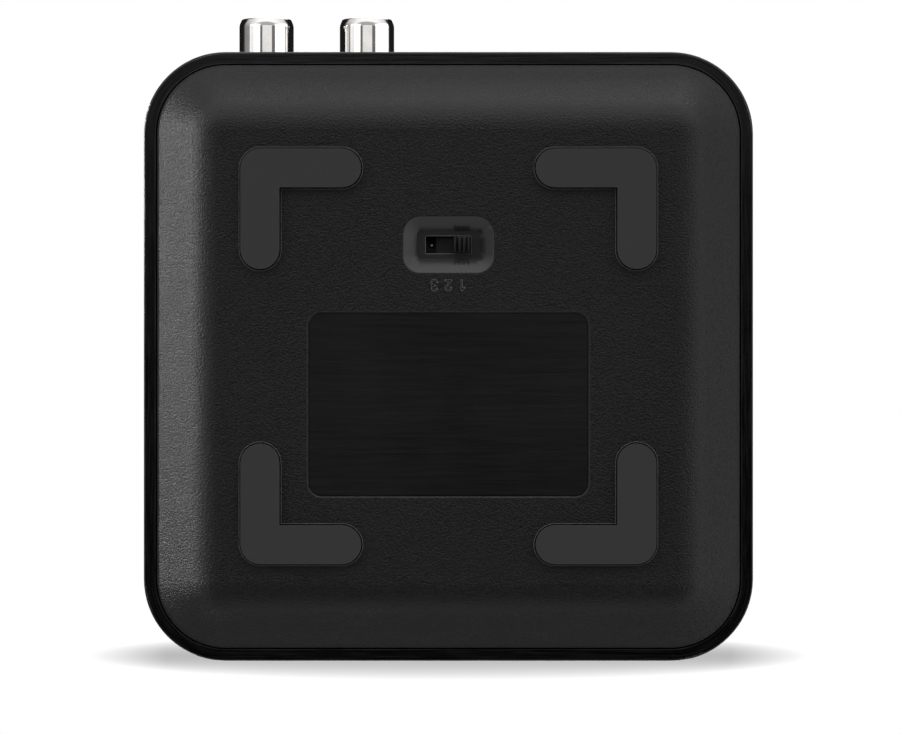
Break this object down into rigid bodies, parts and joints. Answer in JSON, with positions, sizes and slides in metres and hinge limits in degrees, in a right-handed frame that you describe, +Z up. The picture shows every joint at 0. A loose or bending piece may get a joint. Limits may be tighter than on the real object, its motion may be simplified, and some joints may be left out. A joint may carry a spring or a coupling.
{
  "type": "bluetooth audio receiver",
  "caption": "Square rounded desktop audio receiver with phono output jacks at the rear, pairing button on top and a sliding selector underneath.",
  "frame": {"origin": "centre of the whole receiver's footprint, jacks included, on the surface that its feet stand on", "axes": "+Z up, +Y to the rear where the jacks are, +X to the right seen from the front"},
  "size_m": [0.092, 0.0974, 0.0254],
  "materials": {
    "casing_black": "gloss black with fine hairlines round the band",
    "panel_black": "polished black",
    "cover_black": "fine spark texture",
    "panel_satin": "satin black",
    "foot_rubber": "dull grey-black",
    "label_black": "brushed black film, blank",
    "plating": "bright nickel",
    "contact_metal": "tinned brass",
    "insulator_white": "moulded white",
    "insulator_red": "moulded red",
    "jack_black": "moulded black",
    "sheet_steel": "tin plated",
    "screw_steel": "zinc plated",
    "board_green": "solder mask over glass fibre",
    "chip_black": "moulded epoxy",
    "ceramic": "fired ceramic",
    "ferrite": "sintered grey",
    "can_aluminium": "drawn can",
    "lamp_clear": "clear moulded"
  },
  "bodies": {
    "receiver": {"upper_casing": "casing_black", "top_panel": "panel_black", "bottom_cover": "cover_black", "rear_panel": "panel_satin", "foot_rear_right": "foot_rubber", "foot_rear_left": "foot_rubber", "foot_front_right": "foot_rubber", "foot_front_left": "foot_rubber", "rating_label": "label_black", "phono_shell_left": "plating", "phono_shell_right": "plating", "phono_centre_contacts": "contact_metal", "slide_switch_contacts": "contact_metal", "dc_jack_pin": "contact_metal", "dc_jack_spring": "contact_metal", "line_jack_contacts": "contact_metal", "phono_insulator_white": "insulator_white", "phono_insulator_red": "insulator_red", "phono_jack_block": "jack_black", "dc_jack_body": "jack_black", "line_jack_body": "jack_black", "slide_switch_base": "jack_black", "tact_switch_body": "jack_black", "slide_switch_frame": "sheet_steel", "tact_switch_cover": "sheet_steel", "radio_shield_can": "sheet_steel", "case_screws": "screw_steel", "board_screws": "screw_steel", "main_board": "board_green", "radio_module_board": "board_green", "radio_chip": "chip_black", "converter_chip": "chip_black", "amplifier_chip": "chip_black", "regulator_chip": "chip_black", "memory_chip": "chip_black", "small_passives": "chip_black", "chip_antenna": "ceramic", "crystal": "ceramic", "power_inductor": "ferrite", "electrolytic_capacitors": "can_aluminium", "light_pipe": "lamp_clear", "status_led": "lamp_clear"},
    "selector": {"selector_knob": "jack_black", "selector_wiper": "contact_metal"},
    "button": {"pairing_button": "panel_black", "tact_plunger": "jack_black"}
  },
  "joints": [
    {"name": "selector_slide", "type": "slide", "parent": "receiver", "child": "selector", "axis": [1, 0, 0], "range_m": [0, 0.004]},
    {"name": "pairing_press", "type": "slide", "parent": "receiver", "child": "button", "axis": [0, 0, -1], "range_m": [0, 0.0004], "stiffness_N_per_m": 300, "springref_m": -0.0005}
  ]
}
------------
• **The task**: Extract all of the data above without altering anything.

• **Result of this exercise**:
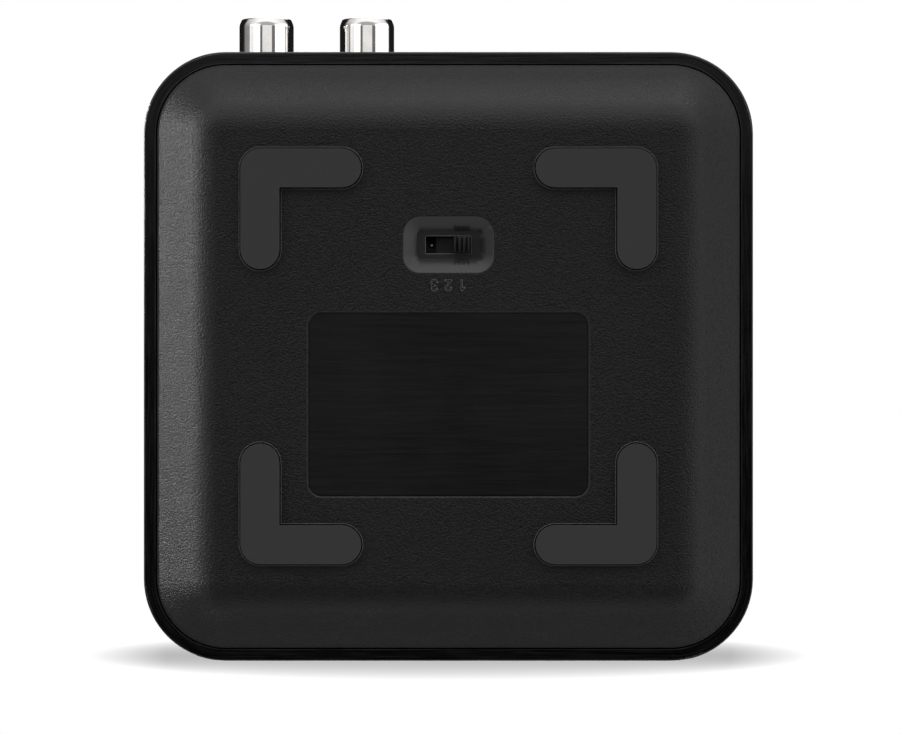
Break this object down into rigid bodies, parts and joints. Answer in JSON, with positions, sizes and slides in metres and hinge limits in degrees, in a right-handed frame that you describe, +Z up. The picture shows every joint at 0. A loose or bending piece may get a joint. Limits may be tighter than on the real object, its motion may be simplified, and some joints may be left out. A joint may carry a spring or a coupling.
{
  "type": "bluetooth audio receiver",
  "caption": "Square rounded desktop audio receiver with phono output jacks at the rear, pairing button on top and a sliding selector underneath.",
  "frame": {"origin": "centre of the whole receiver's footprint, jacks included, on the surface that its feet stand on", "axes": "+Z up, +Y to the rear where the jacks are, +X to the right seen from the front"},
  "size_m": [0.092, 0.0974, 0.0254],
  "materials": {
    "casing_black": "gloss black with fine hairlines round the band",
    "panel_black": "polished black",
    "cover_black": "fine spark texture",
    "panel_satin": "satin black",
    "foot_rubber": "dull grey-black",
    "label_black": "brushed black film, blank",
    "plating": "bright nickel",
    "contact_metal": "tinned brass",
    "insulator_white": "moulded white",
    "insulator_red": "moulded red",
    "jack_black": "moulded black",
    "sheet_steel": "tin plated",
    "screw_steel": "zinc plated",
    "board_green": "solder mask over glass fibre",
    "chip_black": "moulded epoxy",
    "ceramic": "fired ceramic",
    "ferrite": "sintered grey",
    "can_aluminium": "drawn can",
    "lamp_clear": "clear moulded"
  },
  "bodies": {
    "receiver": {"upper_casing": "casing_black", "top_panel": "panel_black", "bottom_cover": "cover_black", "rear_panel": "panel_satin", "foot_rear_right": "foot_rubber", "foot_rear_left": "foot_rubber", "foot_front_right": "foot_rubber", "foot_front_left": "foot_rubber", "rating_label": "label_black", "phono_shell_left": "plating", "phono_shell_right": "plating", "phono_centre_contacts": "contact_metal", "slide_switch_contacts": "contact_metal", "dc_jack_pin": "contact_metal", "dc_jack_spring": "contact_metal", "line_jack_contacts": "contact_metal", "phono_insulator_white": "insulator_white", "phono_insulator_red": "insulator_red", "phono_jack_block": "jack_black", "dc_jack_body": "jack_black", "line_jack_body": "jack_black", "slide_switch_base": "jack_black", "tact_switch_body": "jack_black", "slide_switch_frame": "sheet_steel", "tact_switch_cover": "sheet_steel", "radio_shield_can": "sheet_steel", "case_screws": "screw_steel", "board_screws": "screw_steel", "main_board": "board_green", "radio_module_board": "board_green", "radio_chip": "chip_black", "converter_chip": "chip_black", "amplifier_chip": "chip_black", "regulator_chip": "chip_black", "memory_chip": "chip_black", "small_passives": "chip_black", "chip_antenna": "ceramic", "crystal": "ceramic", "power_inductor": "ferrite", "electrolytic_capacitors": "can_aluminium", "light_pipe": "lamp_clear", "status_led": "lamp_clear"},
    "selector": {"selector_knob": "jack_black", "selector_wiper": "contact_metal"},
    "button": {"pairing_button": "panel_black", "tact_plunger": "jack_black"}
  },
  "joints": [
    {"name": "selector_slide", "type": "slide", "parent": "receiver", "child": "selector", "axis": [1, 0, 0], "range_m": [0, 0.004]},
    {"name": "pairing_press", "type": "slide", "parent": "receiver", "child": "button", "axis": [0, 0, -1], "range_m": [0, 0.0004], "stiffness_N_per_m": 300, "springref_m": -0.0005}
  ]
}